Platts Analytics projects a strong possibility for a regulatory compromise, such as requiring Enbridge to set aside 15% or 20% capacity for spot shipping.

The energy research and investment banking firm Tudor, Pickering, Holt & Co. has a base case for a 20% compromise on uncommitted capacity, as opposed to Enbridge's desire for just 10%.

"The regulator is keenly focused on the public interest," said Canadian midstream analyst Matthew Taylor, of TPH. "Our expectation is Enbridge will be successful with more concessions, including allowing more spot capacity. The other concession is making it more competitive and cost-effective for its customers."

Long history


Despite the new Mainline capacity, Enbridge's long push to move away from a monthly nomination process to committed volumes began as way to address the inefficiencies that resulted from shippers producing too much oil without enough pipelines.

In 2017, it became clear that new production from oil sands projects, such as Canadian Natural Resources' Horizon Phase 3 and Suncor's Fort Hills, would push Western Canadian production above the capacity for both rail and pipelines.

When crude inventories in Alberta rose dramatically, the value of Canadian crude plummeted. The differential for WCS at Hardisty, Alberta, reached an all-time low of WTI CMA minus $51.55/b on Oct. 11, 2018. Alberta officials warned low oil prices were threatening the province's financial stability, which ultimately resulted in a production cap by the end of 2018.
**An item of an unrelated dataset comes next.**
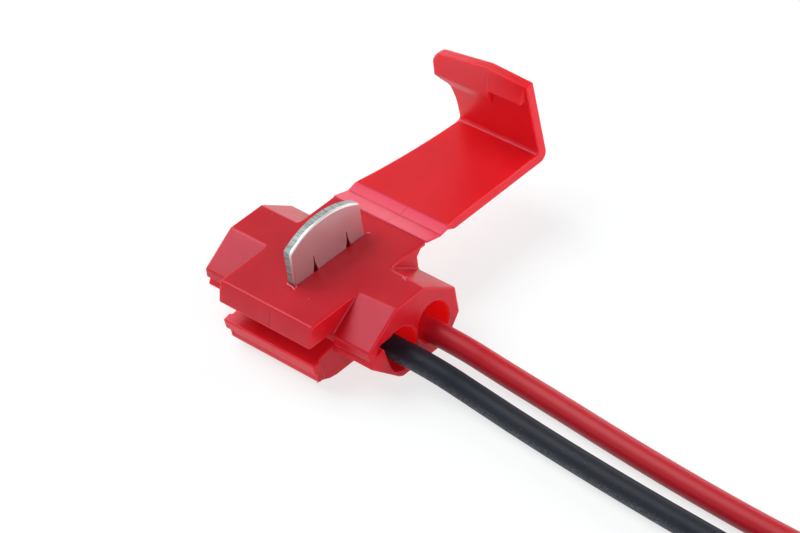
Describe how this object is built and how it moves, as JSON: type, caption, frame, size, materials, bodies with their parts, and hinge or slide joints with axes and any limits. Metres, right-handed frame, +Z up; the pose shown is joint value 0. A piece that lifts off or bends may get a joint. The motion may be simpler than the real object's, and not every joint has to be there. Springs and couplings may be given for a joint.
{
  "type": "wire tap splice connector",
  "caption": "Folding plastic tap connector joining a branch wire to a run wire with a slotted press-in contact blade, shown open with both wires laid in.",
  "frame": {"origin": "on the underside of the housing, below the middle of the blade slot", "axes": "+X along the bores towards the end both wires leave by, +Y towards the hinged cover, +Z up, away from the underside"},
  "size_m": [0.0805, 0.034, 0.016],
  "materials": {
    "red_polypropylene": "smooth, slightly translucent moulded red polypropylene",
    "tinned_brass": "bright tin plating over brass",
    "red_insulation": "satin red insulation",
    "black_insulation": "matte black insulation with pale dust",
    "copper_strands": "bare twisted copper strands"
  },
  "bodies": {
    "housing": {"housing_body": "red_polypropylene", "red_wire_end": "red_insulation", "red_core_end": "copper_strands", "red_wire": "red_insulation", "red_wire_strands": "copper_strands", "black_wire_end": "black_insulation", "black_core_end": "copper_strands", "black_wire": "black_insulation", "black_wire_strands": "copper_strands"},
    "jaw": {"clamp_jaw": "red_polypropylene"},
    "cover": {"folding_cover": "red_polypropylene"},
    "blade": {"contact_blade": "tinned_brass"}
  },
  "joints": [
    {"name": "cover_fold", "type": "hinge", "parent": "housing", "child": "cover", "pos_m": [0, 0.0073, 0.0076], "axis": [1, 0, 0], "range_deg": [-15, 180]},
    {"name": "jaw_close", "type": "hinge", "parent": "housing", "child": "jaw", "pos_m": [0, -0.0001, 0.00018], "axis": [-1, 0, 0], "range_deg": [-0.8, 9.5]},
    {"name": "blade_press", "type": "slide", "parent": "housing", "child": "blade", "axis": [0, 0, -1], "range_m": [-0.00039, 0.00465], "deforming": ["red_wire_end", "red_core_end", "black_wire_end", "black_core_end"]}
  ],
  "couplings": [
    {"joint": "cover_fold", "follows": "blade_press", "rad_per_m": 675.61},
    {"joint": "jaw_close", "follows": "blade_press", "rad_per_m": 35.657}
  ]
}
With pipelines running full and turning away crude, some buyers -- uncertain about how much crude they would receive -- began bidding for more crude than they needed. Some shippers, in turn, nominated more crude than they actually had. That led Enbridge in June 2018 to switch the monthly nomination process for one that gave priority to shippers based on their historical shipping volume. The confusion caused the WCS differential to widen more than $6/b in a single day, forcing Enbridge to cancel the plan.

The dramatic price swings around Enbridge's 2018 attempt to change its nomination process led companies, such as BP, to formally complain to the Canadian regulator. That essentially started the long process that is expected to end by late November, when the regulator makes a final decision.